So what is this lakehouse architecture pattern with Delta Lake? Essentially, what we see a lot of these organizations doing is loading the data into the bronze layer. And the bronze layer is broad data and you don’t really want to apply a lot of changes here because you want to maintain provenance to your source. So you land the data raw. So you always have a record of what happens to the data. Then we’re going to clean the data up. And this is where a lot of data wrangling or data munching happens. Essentially, you’re going to clean up nulls, bad dates, and handle text fields. And a very common techniques to do with streaming is to multiplex your stream with a lot of different tables. And so here we see a lot of Demux or Demultiplexing the streams and fanning out a lot of different tables.

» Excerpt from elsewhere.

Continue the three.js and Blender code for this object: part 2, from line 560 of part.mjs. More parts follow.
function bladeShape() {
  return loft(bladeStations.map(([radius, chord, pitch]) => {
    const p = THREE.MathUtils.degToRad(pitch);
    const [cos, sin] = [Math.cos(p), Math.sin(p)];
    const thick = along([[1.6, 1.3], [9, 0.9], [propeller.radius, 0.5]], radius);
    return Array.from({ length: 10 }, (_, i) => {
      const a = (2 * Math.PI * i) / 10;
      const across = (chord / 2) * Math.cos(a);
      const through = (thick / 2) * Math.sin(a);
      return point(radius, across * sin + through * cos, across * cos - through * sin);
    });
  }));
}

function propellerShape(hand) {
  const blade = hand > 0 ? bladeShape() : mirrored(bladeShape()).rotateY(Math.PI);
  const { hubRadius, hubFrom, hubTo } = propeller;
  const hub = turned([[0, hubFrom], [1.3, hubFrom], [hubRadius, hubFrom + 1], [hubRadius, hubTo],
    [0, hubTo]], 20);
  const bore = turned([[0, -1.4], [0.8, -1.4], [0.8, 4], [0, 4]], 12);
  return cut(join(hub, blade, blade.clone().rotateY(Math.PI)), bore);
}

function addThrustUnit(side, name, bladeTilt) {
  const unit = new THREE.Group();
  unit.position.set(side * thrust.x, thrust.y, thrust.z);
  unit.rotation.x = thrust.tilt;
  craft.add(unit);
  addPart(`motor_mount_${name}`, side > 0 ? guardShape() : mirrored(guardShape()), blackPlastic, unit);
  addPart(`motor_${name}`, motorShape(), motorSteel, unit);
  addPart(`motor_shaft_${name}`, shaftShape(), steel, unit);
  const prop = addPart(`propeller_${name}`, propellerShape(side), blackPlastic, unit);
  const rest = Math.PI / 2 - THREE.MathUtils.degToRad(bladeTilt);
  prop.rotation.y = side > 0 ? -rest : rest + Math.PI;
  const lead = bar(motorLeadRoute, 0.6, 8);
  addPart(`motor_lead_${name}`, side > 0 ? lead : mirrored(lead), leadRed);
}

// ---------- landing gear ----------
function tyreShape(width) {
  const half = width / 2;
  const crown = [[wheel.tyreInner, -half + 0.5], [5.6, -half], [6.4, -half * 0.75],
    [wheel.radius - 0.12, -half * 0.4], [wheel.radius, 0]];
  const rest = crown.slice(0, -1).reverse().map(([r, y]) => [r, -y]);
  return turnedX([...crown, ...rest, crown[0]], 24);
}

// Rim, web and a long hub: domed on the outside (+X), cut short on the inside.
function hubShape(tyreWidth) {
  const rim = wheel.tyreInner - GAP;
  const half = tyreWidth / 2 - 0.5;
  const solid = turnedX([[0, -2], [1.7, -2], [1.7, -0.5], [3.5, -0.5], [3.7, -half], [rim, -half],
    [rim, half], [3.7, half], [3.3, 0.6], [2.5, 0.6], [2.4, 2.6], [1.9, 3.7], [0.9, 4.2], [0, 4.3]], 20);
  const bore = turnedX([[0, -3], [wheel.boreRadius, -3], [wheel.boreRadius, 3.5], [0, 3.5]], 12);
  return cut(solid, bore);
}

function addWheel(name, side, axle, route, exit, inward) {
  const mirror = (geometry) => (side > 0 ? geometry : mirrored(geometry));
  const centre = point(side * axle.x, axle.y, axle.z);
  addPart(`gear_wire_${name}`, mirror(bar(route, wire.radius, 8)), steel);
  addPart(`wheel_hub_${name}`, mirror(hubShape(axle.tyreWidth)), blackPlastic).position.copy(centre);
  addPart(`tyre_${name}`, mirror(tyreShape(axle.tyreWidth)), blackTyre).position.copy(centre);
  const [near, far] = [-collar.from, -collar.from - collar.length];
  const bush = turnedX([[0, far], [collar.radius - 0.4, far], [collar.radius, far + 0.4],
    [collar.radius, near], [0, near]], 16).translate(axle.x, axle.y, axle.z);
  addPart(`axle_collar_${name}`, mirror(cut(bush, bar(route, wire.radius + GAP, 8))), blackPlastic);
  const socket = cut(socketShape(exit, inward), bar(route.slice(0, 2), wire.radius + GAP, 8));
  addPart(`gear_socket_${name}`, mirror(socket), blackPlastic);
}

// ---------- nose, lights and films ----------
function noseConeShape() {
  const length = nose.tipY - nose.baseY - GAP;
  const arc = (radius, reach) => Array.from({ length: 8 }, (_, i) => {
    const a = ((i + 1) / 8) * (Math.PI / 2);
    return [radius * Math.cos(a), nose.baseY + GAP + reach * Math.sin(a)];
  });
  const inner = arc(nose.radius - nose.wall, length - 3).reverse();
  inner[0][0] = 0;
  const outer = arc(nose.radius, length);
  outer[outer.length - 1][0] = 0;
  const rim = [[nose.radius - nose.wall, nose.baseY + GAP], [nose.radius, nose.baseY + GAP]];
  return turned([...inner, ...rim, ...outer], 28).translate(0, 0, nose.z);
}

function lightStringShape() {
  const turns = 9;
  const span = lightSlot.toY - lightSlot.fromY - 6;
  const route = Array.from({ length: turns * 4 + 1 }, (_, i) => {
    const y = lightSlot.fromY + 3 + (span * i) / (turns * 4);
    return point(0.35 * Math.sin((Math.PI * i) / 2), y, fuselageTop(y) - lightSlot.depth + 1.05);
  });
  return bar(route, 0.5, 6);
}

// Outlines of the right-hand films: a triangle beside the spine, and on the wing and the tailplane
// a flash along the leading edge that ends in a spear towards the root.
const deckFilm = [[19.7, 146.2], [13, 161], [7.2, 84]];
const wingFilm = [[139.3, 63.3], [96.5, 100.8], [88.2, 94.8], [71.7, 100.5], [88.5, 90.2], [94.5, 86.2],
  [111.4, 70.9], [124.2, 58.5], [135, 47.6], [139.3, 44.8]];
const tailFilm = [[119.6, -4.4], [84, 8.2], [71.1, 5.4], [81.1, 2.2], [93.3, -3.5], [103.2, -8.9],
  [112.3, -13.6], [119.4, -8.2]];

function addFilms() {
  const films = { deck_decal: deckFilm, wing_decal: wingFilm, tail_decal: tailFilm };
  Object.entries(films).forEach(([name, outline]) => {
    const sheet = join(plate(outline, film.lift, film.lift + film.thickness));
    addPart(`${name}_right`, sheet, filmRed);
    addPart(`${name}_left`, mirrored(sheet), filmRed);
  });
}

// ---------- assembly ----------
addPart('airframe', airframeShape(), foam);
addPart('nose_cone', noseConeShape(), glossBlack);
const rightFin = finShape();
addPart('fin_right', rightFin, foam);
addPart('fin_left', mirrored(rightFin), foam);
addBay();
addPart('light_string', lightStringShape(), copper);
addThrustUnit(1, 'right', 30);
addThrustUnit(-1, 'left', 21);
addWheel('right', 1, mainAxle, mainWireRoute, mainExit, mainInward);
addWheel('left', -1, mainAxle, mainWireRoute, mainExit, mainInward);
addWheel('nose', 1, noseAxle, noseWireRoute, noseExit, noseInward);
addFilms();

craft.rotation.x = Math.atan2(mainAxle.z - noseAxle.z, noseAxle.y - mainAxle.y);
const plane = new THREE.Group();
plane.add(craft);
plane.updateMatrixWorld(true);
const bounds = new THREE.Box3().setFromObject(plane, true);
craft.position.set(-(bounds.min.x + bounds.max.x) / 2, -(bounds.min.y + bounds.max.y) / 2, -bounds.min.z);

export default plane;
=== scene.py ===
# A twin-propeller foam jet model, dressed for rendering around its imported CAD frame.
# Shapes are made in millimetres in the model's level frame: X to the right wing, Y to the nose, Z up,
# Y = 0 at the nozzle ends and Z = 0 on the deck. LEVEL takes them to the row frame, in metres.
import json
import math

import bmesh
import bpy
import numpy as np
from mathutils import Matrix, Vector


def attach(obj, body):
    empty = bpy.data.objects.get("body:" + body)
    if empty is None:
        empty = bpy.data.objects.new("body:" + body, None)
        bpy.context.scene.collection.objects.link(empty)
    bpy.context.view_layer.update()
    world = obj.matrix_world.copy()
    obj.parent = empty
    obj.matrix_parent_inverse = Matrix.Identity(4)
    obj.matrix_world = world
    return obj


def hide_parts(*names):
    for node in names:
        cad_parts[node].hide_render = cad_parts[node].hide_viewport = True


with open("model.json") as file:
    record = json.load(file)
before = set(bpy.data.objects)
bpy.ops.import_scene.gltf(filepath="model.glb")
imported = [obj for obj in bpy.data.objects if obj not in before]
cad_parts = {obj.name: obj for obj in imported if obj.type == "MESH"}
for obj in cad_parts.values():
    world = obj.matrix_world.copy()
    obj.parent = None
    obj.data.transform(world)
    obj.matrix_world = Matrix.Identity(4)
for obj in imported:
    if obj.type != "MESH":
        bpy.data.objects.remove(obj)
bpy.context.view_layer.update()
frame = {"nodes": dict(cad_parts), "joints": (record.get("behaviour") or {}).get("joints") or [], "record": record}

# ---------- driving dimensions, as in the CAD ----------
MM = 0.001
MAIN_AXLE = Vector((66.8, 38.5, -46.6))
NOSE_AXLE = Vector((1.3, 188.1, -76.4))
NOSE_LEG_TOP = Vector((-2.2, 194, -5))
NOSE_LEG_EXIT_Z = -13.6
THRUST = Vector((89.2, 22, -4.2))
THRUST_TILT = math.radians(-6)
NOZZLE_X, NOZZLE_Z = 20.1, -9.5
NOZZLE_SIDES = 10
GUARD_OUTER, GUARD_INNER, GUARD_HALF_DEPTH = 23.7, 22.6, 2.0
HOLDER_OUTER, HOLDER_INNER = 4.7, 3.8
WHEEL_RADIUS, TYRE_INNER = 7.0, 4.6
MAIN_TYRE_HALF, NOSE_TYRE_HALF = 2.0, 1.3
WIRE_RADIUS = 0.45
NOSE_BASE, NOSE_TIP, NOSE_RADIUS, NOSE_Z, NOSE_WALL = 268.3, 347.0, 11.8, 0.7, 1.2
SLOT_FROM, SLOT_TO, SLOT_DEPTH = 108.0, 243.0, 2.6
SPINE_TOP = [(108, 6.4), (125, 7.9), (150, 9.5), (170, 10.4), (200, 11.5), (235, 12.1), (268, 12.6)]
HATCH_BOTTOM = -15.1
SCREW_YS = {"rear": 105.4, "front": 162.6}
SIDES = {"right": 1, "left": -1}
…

And then finally, if you’re using systems that have funky names for these data fields like JD Edwards or SAP where the fields don’t make any sense, you want to apply friendly names so your business knows what they’re querying when they’re inside of the system. Then you want to create a layer that all these different tools can do really fast analytics on. And so this is where we see in the gold layer, a lot of analytics engineering, business, business model creation, and you’re going to create aggregates for visible dimensions. And here’s where we’ll apply business friendly names. So most often the friendly names in the silver layer differ from what the business refers to them as. So we want to make sure that this is a business friendly layer. And finally, we’re going to create common logical views for this data so that it can be queried relatively performing and understandable by the business. And so essentially what happens is data becomes more usable as you go through this architecture pattern.

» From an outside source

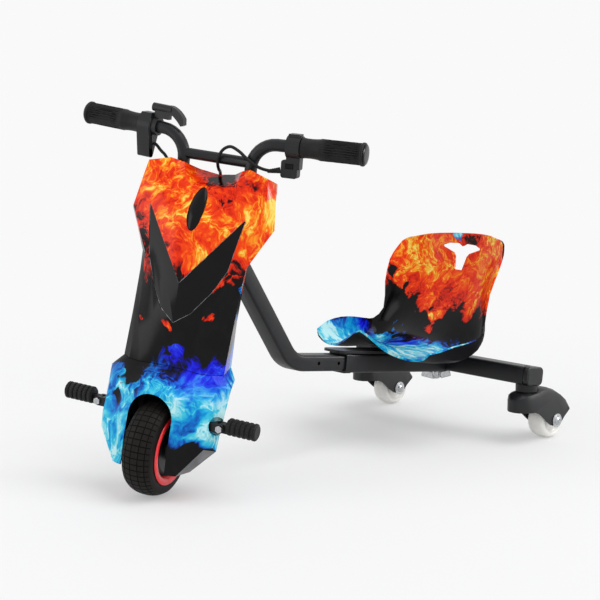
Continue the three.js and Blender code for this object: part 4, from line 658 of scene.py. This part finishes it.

So let’s talk about some optimizations with Delta Lake. The first thing that you should understand is that in order to improve performance on these data lakes, we essentially had to apply some data management techniques from databases and data warehouses. First off is stats collection. We need to collect statistics on the data inside of these tables and in the files in order to be able to do things like data skipping. Data skipping is a really important performance metric because essentially if we don’t need the data that’s in certain files, we can just not load them into the cluster, which means the user gets better performance. What you need to do is you need to account for the fields inside of the table. So numericals and keys should be moved to the left of the 32nd position so that we collect stats on those columns. But long strings and complex data types are kryptonite to stats collection. You’re going to consume a lot of compute and not get any real yield at query time or ETL time on those stats collection.
So we want to move long strings or complex data types to the right of that field so that we’re not wasting compute and not getting any yield out of it. The next optimization in Delta engine is optimize and Z-order. Optimize will bin pack our files so that we get nice even chunks, so when we read them into the cluster, it’s performant. Z-order will organize the data inside of these files so that when we do data skipping, it’s more effective. When should you be using Z-order? Really good candidates for columns to include are keys, primary key, foreign keys on dim and fact tables, ID fields that are used to join up different tables, and high cardinality query predicates that would be included in WHERE clauses and SQL statements.
So most often what happens next is people ask, “Well, how should I think of partitioning in Z-order? Are they the same? Are they different?” They’re a little different. In the future, you probably won’t have to reason about partitioning. Databricks is working on that. But essentially, partitioning is really effective towards regular cardinality. Essentially, you want to create even chunks of data files to consume to the cluster. Z-order is more effective on high cardinality fields, fields that are unique and can be ordered when you organize them. And so numericals, phone numbers, email addresses, these are good candidates for fields that would be really good with Z-order. This doesn’t mean that Z-order wouldn’t be effective on lower cardinality fields, it just means that it’s more effective with high cardinality fields.
So how you should you be thinking about these layers and what performance steps do we have for each layer? Essentially, when you’re loading the data in raw into your bronze layer, if you’re loading files, wherever you drop those files in that directory, that’s your bronze layer. And so that’s really all you have to do. But if you’re streaming, you’re going to land the data in Delta raw format and then we’re going to turn off the stats collection by setting that configuration to zero. Most often than not, we find that collecting stats in this layer isn’t really valuable downstream. And what we want to do is when we’re merging into the silver layer or the next layer of our data, we want to optimize in Z-order by the join keys that we joined up between bronze and silver. That’s going to make the merge more effective.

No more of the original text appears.